**JOB:**
In the listing below, find the line with "tab_length = 12; // [9:0.5:13]", then repeat exactly every line from the top through that one.

══════════

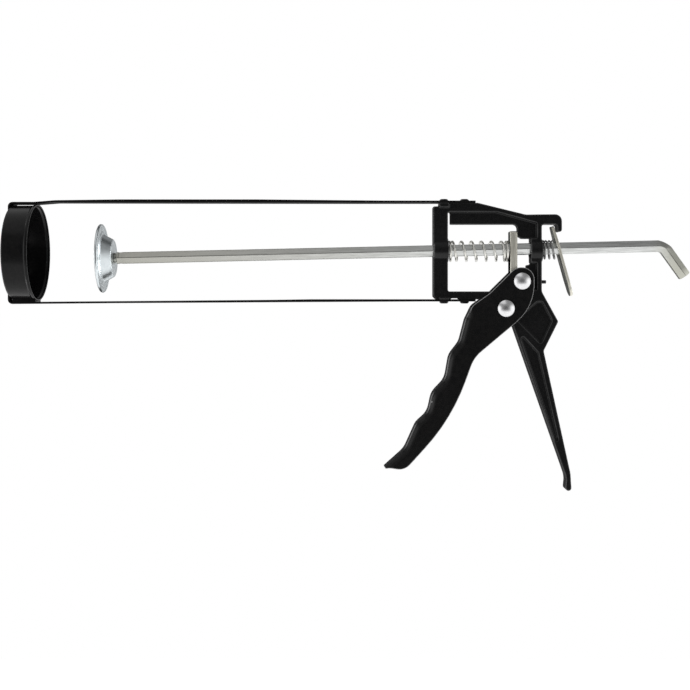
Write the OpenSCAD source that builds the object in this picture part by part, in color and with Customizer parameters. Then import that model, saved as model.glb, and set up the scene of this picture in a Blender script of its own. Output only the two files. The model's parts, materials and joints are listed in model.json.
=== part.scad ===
// Skeleton caulking gun for a standard 310 ml cartridge.
// +X runs from the front cup to the bent tail of the push rod and +Z is up.
// The gun is symmetric about the XZ plane. The origin is the centre of the
// cup's inner front face, where the shoulder of the cartridge seats.

/* [Cup] */
// Inner diameter of the cup, which holds a cartridge 50 mm across
cup_inner_d = 50.4; // [50.2:0.1:51]
// Depth of the cup from its inner front face to its rim
cup_depth = 13.6; // [10:0.1:16]
// Sheet thickness of the cup
cup_wall = 0.9; // [0.7:0.1:1.2]
// How far the rim is flared outwards
lip_flare = 0.65; // [0.3:0.05:0.9]
// Diameter of the nozzle opening in the cup's front face
nozzle_hole_d = 24; // [20:0.5:26]

/* [Straps] */
// Distance from the cup's inner front face to the casting's front plate
cradle_length = 232.3; // [226:0.1:238]
// Width of each strap
strap_w = 12; // [10:0.5:14]
// Thickness of each strap
strap_t = 1.1; // [0.9:0.1:1.3]
// Length of the strap's tab on the cup's front face
tab_length = 12; // [9:0.5:13]

/* [Casting] */
// Thickness of the cast frame and handle, which fit inside the trigger
body_w = 9.6; // [9:0.1:9.7]
// Thickness left in the middle of the frame's recesses
web_t = 4.6; // [3:0.1:6]
// Depth of the panels on each side of the handle
panel_depth = 1.2; // [0.5:0.1:2]
// Diameter of the two bosses that guide the rod
boss_d = 12.9; // [12.4:0.1:13.4]
// Diameter of the cored hole through both bosses
guide_hole_d = 9.6; // [9.4:0.1:10]

/* [Push rod] */
// Width of the hexagonal rod across its flats
rod_af = 6.4; // [6.2:0.1:6.5]
// How far the loose rod droops towards the front, in degrees
rod_droop = 1.26; // [1:0.01:1.3]
// Height of the rod's axis at the middle of the casting's front boss
rod_z = 0.95; // [0.8:0.05:1.1]
// Angle between the bent tail and the rod, in degrees
tail_bend = 55.6; // [45:0.1:65]
// Radius of the bend, at the middle of the rod
bend_r = 5.4; // [5:0.1:7]
// Length of the straight end of the tail
tail_length = 17.7; // [14:0.1:20]

/* [Plunger disc] */
// Outer diameter of the disc
disc_d = 38; // [36:0.5:42]
// Depth of the disc from its rim to its flat back
disc_depth = 7.6; // [6.4:0.1:10]
// Sheet thickness of the disc
disc_t = 1.2; // [1:0.1:1.4]

/* [Plates] */
// Thickness of the drive plate
drive_plate_t = 3.9; // [3.5:0.1:4]
// Width of the drive plate
drive_plate_w = 9.7; // [9:0.1:9.8]
// Thickness of the release lever
lever_t = 1.5; // [1.2:0.1:1.6]
// Angle at which the release lever stands when it grips, in degrees
lever_tilt = 15.7; // [15:0.1:15.9]
// Hexagonal hole of the drive plate across its flats
drive_hole_af = 6.8; // [6.7:0.05:7]
// Hexagonal hole of the release lever across its flats
lever_hole_af = 7.02; // [7:0.01:7.1]

/* [Trigger] */
// Width between the trigger's two cheeks
trigger_inner_w = 10.2; // [10:0.1:10.6]
// Sheet thickness of the trigger
trigger_t = 1.2; // [1:0.1:1.5]
// Shank diameter of the two rivets through the trigger
pin_d = 5; // [4.5:0.1:5]
// Head diameter of the two rivets through the trigger
pin_head_d = 9.2; // [8:0.1:9.6]

/* [Hidden] */
$fn = 64;

// A gap that leaves moving faces free of each other
gap = 0.05;
// How far a cutting tool runs past the face it cuts
past = 1;

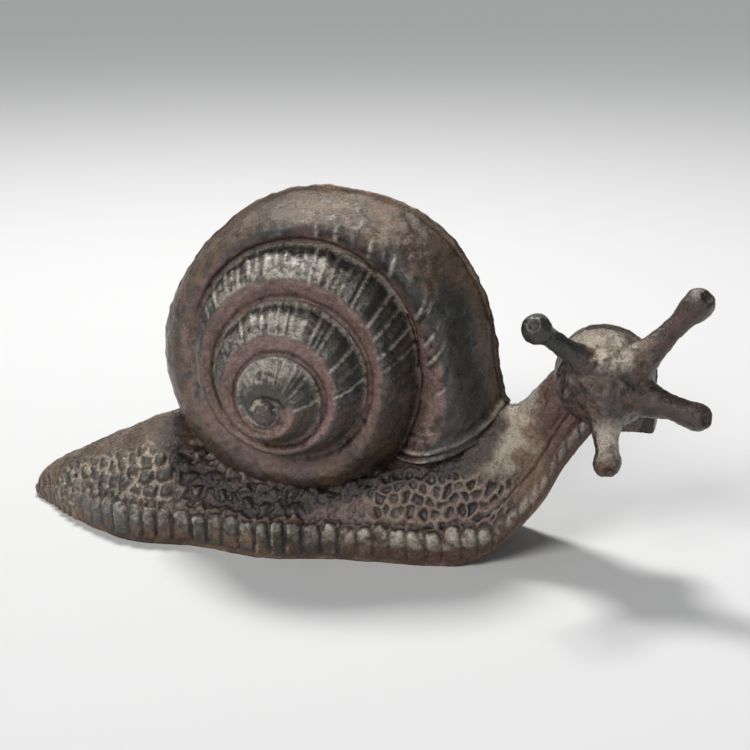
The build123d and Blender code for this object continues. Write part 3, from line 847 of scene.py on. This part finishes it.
def mesh_points(piece):
    """Positions and normals of all the points."""
    count = len(piece.data.vertices)
    points = np.empty(count * 3)
    normals = np.empty(count * 3)
    piece.data.vertices.foreach_get("co", points)
    piece.data.vertex_normals.foreach_get("vector", normals)
    return points.reshape(-1, 3), normals.reshape(-1, 3)


def set_points(piece, points):
    """Move all the points of a piece."""
    piece.data.vertices.foreach_set("co", inside_box(points).ravel())
    piece.data.update()


deselect()
bpy.ops.mesh.primitive_ico_sphere_add(subdivisions=6, radius=KNOB_RADIUS, location=SPIRE_TIP)
knob = bpy.context.object
knob.name = "spire_knob"
knob.data.name = "spire_knob"
freeze()
points, normals = mesh_points(knob)
grit = noise(points, 0.0011, 71)
chips = noise(points, 0.0026, 72)
# painted highlight: pale on the side toward the upper left front
toward_highlight = (points - np.array(SPIRE_TIP)) @ np.array((-0.55, -0.45, 0.7)) / KNOB_RADIUS
painted_highlight = ramp(toward_highlight + 0.6 * (chips - 0.5), 0.92, 1.02)
rise = 0.0005 * (chips - 0.5) + 0.00035 * (grit - 0.5) + 0.0002 * painted_highlight
set_points(knob, points + normals * rise[:, None])
dress(knob, {
    "dust_and_highlight": painted_highlight, "panel": 0.75 * (1 - painted_highlight), "bloom": 0.6 * (1 - painted_highlight),
    "painted_shade_and_stain": 0.4 * fall(chips, 0.2, 0.4), "rust": 0.2 * grit,
}, near_iron)
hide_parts("near_half")

# Head of the near casting: an egg turned to the side, with four knobbed tentacles that flare out
# of it. Head and tentacles are one lump of iron, cut off flat where the far casting meets it.
HEAD_MIDDLE = Vector((0.0685, -0.0035, 0.0443))
HEAD_TURN = np.radians(-58)
HEAD_HALF = (0.0125, 0.0108, 0.0108)
VOXEL = 0.00028
STALK_SIDES = 32
TENTACLES = (
    # name, root, tip, radius at the root, of the stalk and of the knob, knob length, in mm
    ("near_upper", (68.0, -9.0, 47.5), (56.6, -21.0, 59.0), 3.9, 2.05, 3.3, 4.0),
    ("far_upper", (73.5, -9.0, 46.5), (88.2, -6.0, 63.3), 4.9, 2.15, 3.45, 7.0),
    ("far_lower", (74.5, -8.5, 43.0), (90.0, -11.0, 39.8), 5.0, 2.55, 2.95, 6.0),
    ("near_lower", (70.0, -10.5, 40.0), (71.9, -16.0, 28.6), 4.9, 2.45, 3.0, 3.5),
)


def egg(turn):
    """Egg of the head, with its long axis turned about the upright."""
    bpy.ops.mesh.primitive_uv_sphere_add(
        segments=64, ring_count=32, location=HEAD_MIDDLE, rotation=(0, 0, turn), scale=HEAD_HALF
    )
    freeze()
    return bpy.context.object


def ring_of(shape, sides, spot):
    """Ring of new points, each at spot(cosine, sine)."""
    return [shape.verts.new(spot(np.cos(a), np.sin(a))) for a in np.arange(sides) * TURN / sides]


def bridge(shape, rings):
    """Faces from each ring to the next."""
    for low, high in zip(rings, rings[1:]):
        for k, after in enumerate([*range(1, len(low)), 0]):
            shape.faces.new((low[k], low[after], high[after], high[k]))


def tentacle_stalk(root, tip, root_radius, stalk_radius, knob_radius, knob_length):
    """Stalk turned round its axis: flared where it leaves the head, swollen to a knob at the end."""
    axis = tip - root
    reach = axis.length
    place = reach * np.linspace(0, 1, 60)
    flare = (root_radius - stalk_radius) * np.exp(-((place / (0.42 * reach)) ** 1.7))
    swell = (knob_radius - stalk_radius) * ramp(place, reach - knob_length, reach)
    radius = stalk_radius + flare + swell
    cap = np.linspace(0, np.pi / 2, 14)[1:]
    place = np.concatenate([place, reach + knob_radius * np.sin(cap)])
    radius = np.concatenate([radius, knob_radius * np.cos(cap)])
    bpy.ops.mesh.primitive_cylinder_add(vertices=STALK_SIDES, radius=1, depth=1, end_fill_type="NOTHING")
    stalk = bpy.context.object
    shape = bmesh.new()
    turn = axis.to_track_quat("Z", "Y").to_matrix()
    loops = [
        ring_of(shape, STALK_SIDES, lambda c, s: root + turn @ Vector((wide * c, wide * s, along)))
        for along, wide in zip(place, np.maximum(radius, 0.00002))
    ]
    bridge(shape, loops)
    shape.faces.new(loops[0][::-1])
    shape.faces.new(loops[-1])
    shape.to_mesh(stalk.data)
    shape.free()
    stalk.matrix_world.identity()
    return stalk


def melt_together(name, parts, voxel, rounds):
    """Parts joined and remeshed as one lump, with the joins rounded off."""
    pick(parts)
    bpy.ops.object.join()
    lump = bpy.context.object
    lump.name = name
    lump.data.name = name
    apply_modifier(lump, "REMESH", mode="VOXEL", voxel_size=voxel)
    apply_modifier(lump, "SMOOTH", factor=0.5, iterations=rounds)
    return lump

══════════

**ANSWER TO THIS PROBLEM:**
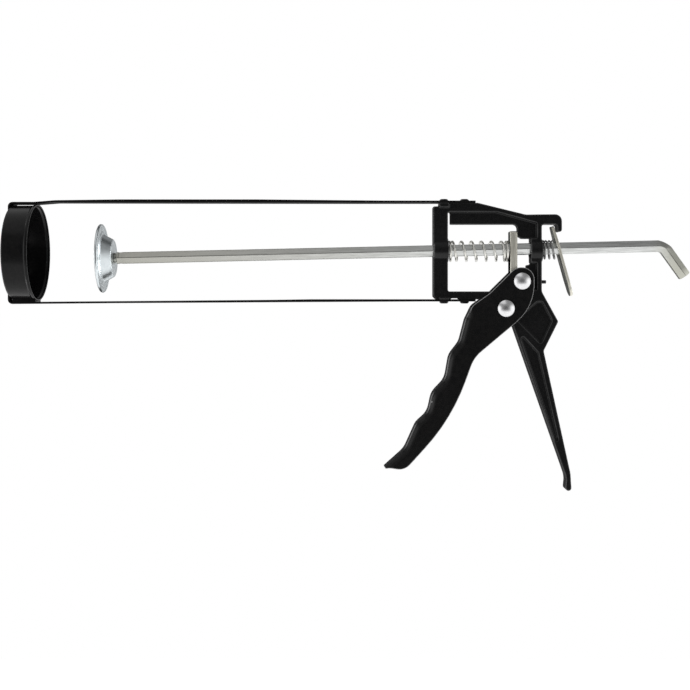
Write the OpenSCAD source that builds the object in this picture part by part, in color and with Customizer parameters. Then import that model, saved as model.glb, and set up the scene of this picture in a Blender script of its own. Output only the two files. The model's parts, materials and joints are listed in model.json.
=== part.scad ===
// Skeleton caulking gun for a standard 310 ml cartridge.
// +X runs from the front cup to the bent tail of the push rod and +Z is up.
// The gun is symmetric about the XZ plane. The origin is the centre of the
// cup's inner front face, where the shoulder of the cartridge seats.

/* [Cup] */
// Inner diameter of the cup, which holds a cartridge 50 mm across
cup_inner_d = 50.4; // [50.2:0.1:51]
// Depth of the cup from its inner front face to its rim
cup_depth = 13.6; // [10:0.1:16]
// Sheet thickness of the cup
cup_wall = 0.9; // [0.7:0.1:1.2]
// How far the rim is flared outwards
lip_flare = 0.65; // [0.3:0.05:0.9]
// Diameter of the nozzle opening in the cup's front face
nozzle_hole_d = 24; // [20:0.5:26]

/* [Straps] */
// Distance from the cup's inner front face to the casting's front plate
cradle_length = 232.3; // [226:0.1:238]
// Width of each strap
strap_w = 12; // [10:0.5:14]
// Thickness of each strap
strap_t = 1.1; // [0.9:0.1:1.3]
// Length of the strap's tab on the cup's front face
tab_length = 12; // [9:0.5:13]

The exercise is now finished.